Near-Field Localization With RIS via Two-Dimensional Signal Path Classification

In this paper, we propose a two-dimensional signal path classification (2D-SPC) for reconfigurable intelligent surface (RIS)-assisted near-field (NF) localization. In the NF regime, multiple RIS-driven signal paths (SPs) can contribute to precise localization if these are decomposable and the reflected locations on the RIS are known, referred to as SP decomposition (SPD) and SP labeling (SPL), respectively. To this end, each RIS element modulates the incoming SP’s phase by shifting it by one of the values in the phase shift profile (PSP) lists satisfying resolution requirements.

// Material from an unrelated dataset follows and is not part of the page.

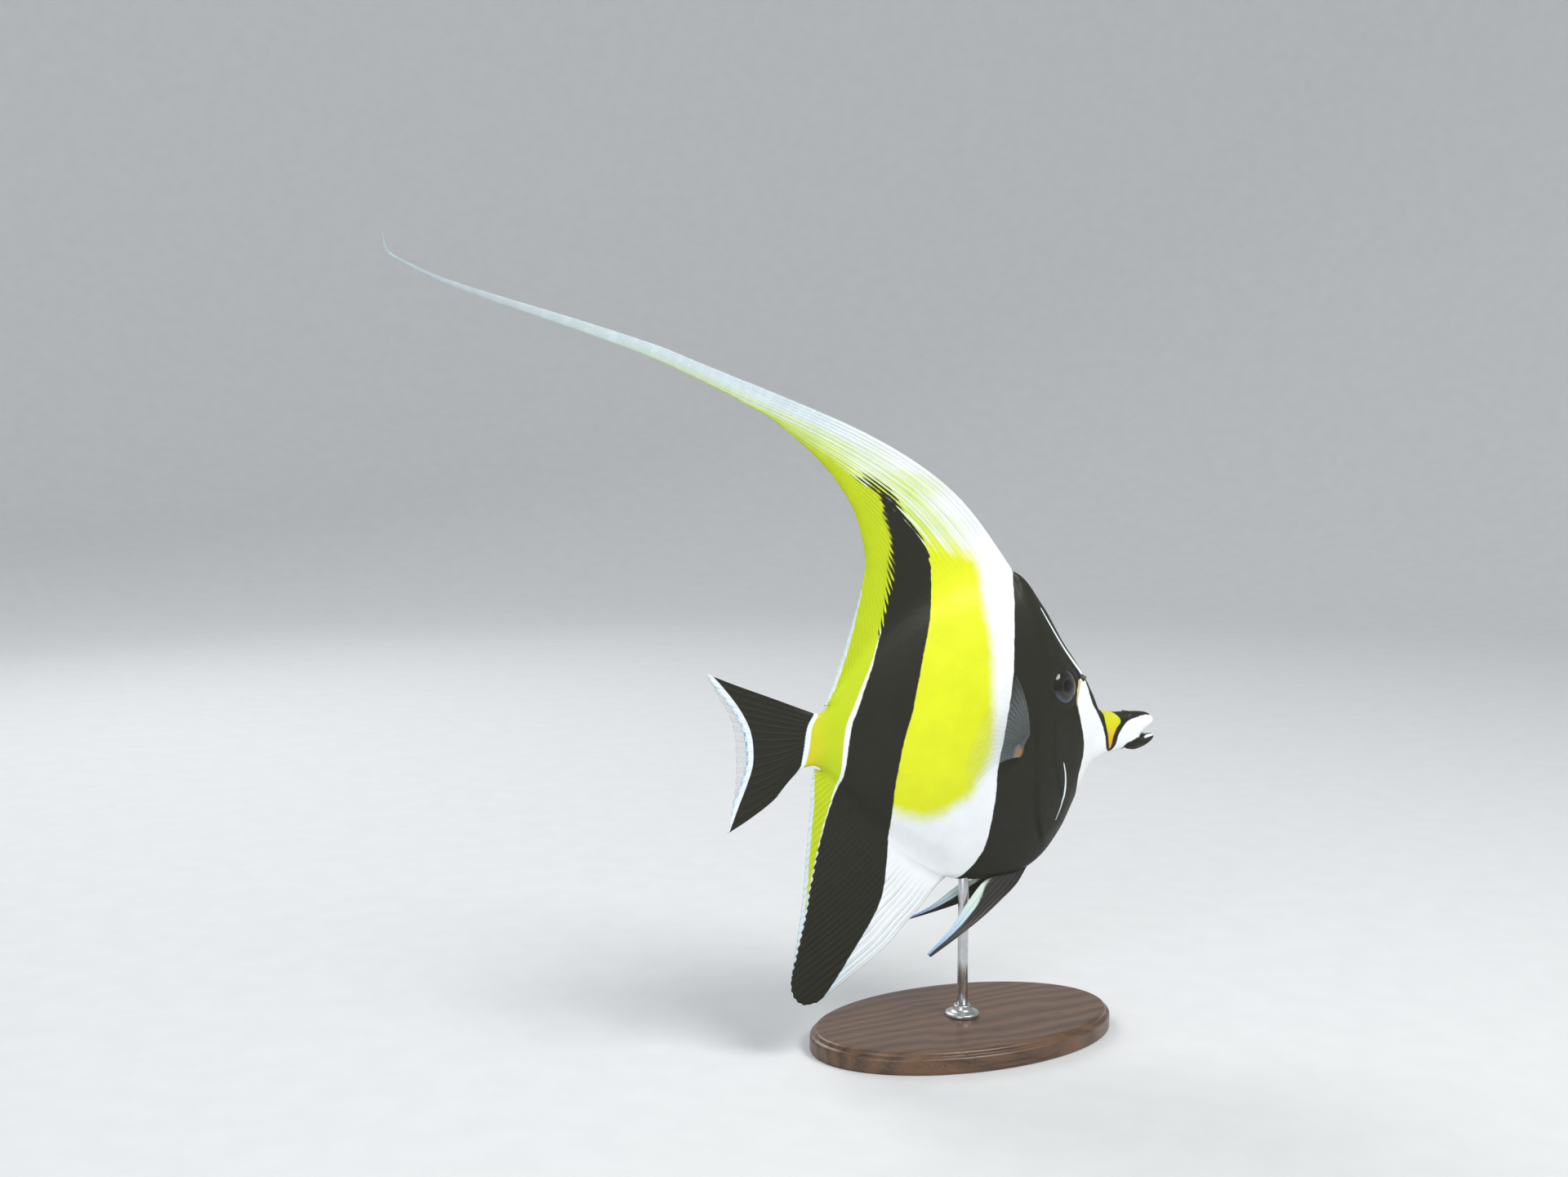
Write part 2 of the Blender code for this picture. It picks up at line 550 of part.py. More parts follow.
def pectoral_fins(finish, carrier):
    """Fan that stands off each flank, its rays spread from upright to just below level."""
    rows = 6
    share = np.linspace(0, 1, 2 * PECTORAL_RAYS + 1)
    v = np.linspace(0, 1, rows)
    bend = smooth_rows(np.array(PECTORAL_BEND)[:, None], share * (len(PECTORAL_BEND) - 1))
    angle = PECTORAL_FIRST + (PECTORAL_LAST - PECTORAL_FIRST) * share[:, None] + bend * (v - 0.5)
    angle = np.radians(angle)
    reach = smooth_rows(np.array(PECTORAL_REACH)[:, None], share * (len(PECTORAL_REACH) - 1)) * v
    spread = math.radians(PECTORAL_SPREAD)
    for side_name, side in SIDES.items():
        top, normal = flank_place(*PECTORAL_TOP, side)
        low, _ = flank_place(*PECTORAL_LOW, side)
        root = top + (low - top) * share[:, None] + np.array([0, side * (GAP + 0.75), 0])
        cup = PECTORAL_CUP * np.sin(np.pi * share)[:, None] * v ** 2
        outwards = side * (math.sin(spread) * reach + cup)
        way = np.stack([-math.cos(spread) * np.sin(angle) * reach, outwards, np.cos(angle) * reach], axis=-1)
        middle = root[:, None] + way
        face = np.array([math.sin(spread), side * math.cos(spread), 0.0])
        blend = np.clip(v / 0.25, 0, 1)[None, :, None]
        facing = normal * (1 - blend) + face * blend
        thick = ray_relief(PECTORAL_RAYS, rows, PECTORAL_ROOT)
        offset = facing / np.linalg.norm(facing, axis=-1, keepdims=True) * thick[..., None]
        make_object("pectoral_fin_" + side_name, *plate(middle, offset), finish["clear"], carrier)


def pelvic_fins(finish, carrier):
    """Long pointed fin under the breast on each side, trailing back and out."""
    rows = 9
    share = np.linspace(0, 1, 2 * PELVIC_RAYS + 1)
    belly = smooth_rows(STATIONS, np.linspace(SHOULDER - 2, SHOULDER + 2, 80))
    for side_name, side in SIDES.items():
        start = along([PELVIC_LEAD[0], PELVIC_TRAIL[0]], share)
        start[:, 1] = np.interp(start[:, 0], belly[:, 2], belly[:, 3]) - GAP
        end = along([PELVIC_LEAD[-1], PELVIC_TRAIL[-1]], share)
        flat = fin_grid(start, end, [tuple(start[0])] + PELVIC_LEAD[1:],
                        [tuple(start[-1])] + PELVIC_TRAIL[1:], rows)
        if side_name == "left":
            flat = lifted(flat, start.mean(axis=0), FAR_PELVIC_LIFT)
        drop = np.linalg.norm(flat - flat[:, :1], axis=-1)
        y = side * (PELVIC_ROOT_Y + PELVIC_SPLAY * drop / drop.max())
        middle = np.stack([flat[..., 0], y, flat[..., 1]], axis=-1)
        offset = np.zeros_like(middle)
        offset[..., 1] = ray_relief(PELVIC_RAYS, rows, PELVIC_ROOT)
        make_object("pelvic_fin_" + side_name, *plate(middle, offset), finish["black"], carrier)


def lifted(flat, pivot, degrees):
    """A fin's side-plane grid swung up about its root, the root itself kept."""
    v = np.linspace(0, 1, flat.shape[1])[None, :]
    angle = -math.radians(degrees) * np.clip(v * 3, 0, 1)
    dx, dz = flat[..., 0] - pivot[0], flat[..., 1] - pivot[1]
    return np.stack([pivot[0] + dx * np.cos(angle) - dz * np.sin(angle),
                     pivot[1] + dx * np.sin(angle) + dz * np.cos(angle)], axis=-1)


# Stand

def stand(trunk, finish):
    shape = bmesh.new()
    bmesh.ops.create_cone(shape, cap_ends=True, segments=BASE_SIDES, radius1=0.5, radius2=0.5,
                          depth=BASE_THICKNESS * MM)
    shape.transform(Matrix.Diagonal((BASE_LENGTH * MM, BASE_WIDTH * MM, 1, 1)))
    mesh = bpy.data.meshes.new("stand_base")
    shape.to_mesh(mesh)
    shape.free()
    base = bpy.data.objects.new("stand_base", mesh)
    base.location = (0, 0, BASE_THICKNESS * MM / 2)
    base.data.materials.append(finish["base"])
    bpy.context.scene.collection.objects.link(base)
    bevel = base.modifiers.new("rounded edge", "BEVEL")
    bevel.width = BASE_BEVEL * MM
    bevel.segments = 2
    bevel.limit_method = "ANGLE"
    bevel.angle_limit = math.radians(60)

    belly = smooth_rows(STATIONS, np.linspace(ANAL_FRONT, SHOULDER, 60))
    belly_z = AXIS_HEIGHT + float(np.interp(STAND_X, belly[:, 2], belly[:, 3]))
    foot_top = BASE_THICKNESS + GAP + FOOT_HEIGHT
    rod_low = foot_top + GAP
    rod_top = belly_z + ROD_SINK
    peg("stand_foot", (0, 0, BASE_THICKNESS + GAP), (0, 0, 1), FOOT_RADIUS, FOOT_HEIGHT, FOOT_SIDES,
        finish["rod"], None)
    peg("stand_rod", (0, 0, rod_low), (0, 0, 1), ROD_RADIUS, rod_top - rod_low, ROD_SIDES,
        finish["rod"], None)
    bore = peg("rod_bore", (0, 0, belly_z - ROD_SINK), (0, 0, 1), ROD_RADIUS + GAP, 2 * ROD_SINK + GAP,
               ROD_SIDES, finish["rod"], None)
    cut_away(trunk, bore)


def build():
    remove_everything()
    finish = finish_colours()
    carrier = bpy.data.objects.new("fish", None)
    carrier.location = (-STAND_X * MM, 0, AXIS_HEIGHT * MM)
    bpy.context.scene.collection.objects.link(carrier)
    trunk, head = body_nodes(finish, carrier)
    eyes_and_nostrils(head, finish, carrier)
    horns(finish, carrier)
    gill_covers(finish, carrier)
    dorsal_fin(finish, carrier)
    dorsal_filament(finish, carrier)
    anal_fin(finish, carrier)
    caudal_fin(finish, carrier)
    pectoral_fins(finish, carrier)
    pelvic_fins(finish, carrier)
    stand(trunk, finish)


build()
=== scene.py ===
import math

import bpy
import numpy as np
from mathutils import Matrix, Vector


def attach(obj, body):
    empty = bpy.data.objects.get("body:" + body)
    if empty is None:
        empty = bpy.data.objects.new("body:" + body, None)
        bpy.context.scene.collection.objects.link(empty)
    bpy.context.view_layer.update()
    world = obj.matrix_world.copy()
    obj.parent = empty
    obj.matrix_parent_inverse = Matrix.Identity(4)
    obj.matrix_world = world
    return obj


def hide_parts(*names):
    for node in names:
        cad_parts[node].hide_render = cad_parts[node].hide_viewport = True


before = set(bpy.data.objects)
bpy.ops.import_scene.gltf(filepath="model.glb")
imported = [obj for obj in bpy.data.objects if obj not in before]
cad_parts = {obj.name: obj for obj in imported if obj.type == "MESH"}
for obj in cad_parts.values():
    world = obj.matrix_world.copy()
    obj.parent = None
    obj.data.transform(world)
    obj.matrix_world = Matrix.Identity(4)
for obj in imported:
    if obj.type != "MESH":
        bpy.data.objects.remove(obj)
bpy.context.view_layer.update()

# Moorish idol on its stand. Drawn in millimetres in the fish's own side plane:
# x forward from the tail base, y to its left, z up from the body's axis.
fishPlace = np.array([-66.0, 0.0, 120.0])  # the tail base in the model's frame
sideNames = {1: "left", -1: "right"}  # by the sign of y


# Curves and grids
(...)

By interworking with a conventional orthogonal frequency division multiplexing (OFDM) waveform, the user equipment can construct a 2D spectrum map that couples each SP’s time-of-arrival (ToA) and PSP. Then, we design SPL by mapping the SPs with the corresponding reflected RIS elements when they share the same PSP. Given two unlabeled SPs, we derive a geometric discriminant by checking whether the current label is correct. It can be extended to more than three SPs by sorting them using pairwise geometric discriminants between adjacent ones. From simulation results, it has been demonstrated that the proposed 2D-SPC achieves consistent localization accuracy while poor accuracy in a benchmark, even if insufficient PSPs are given.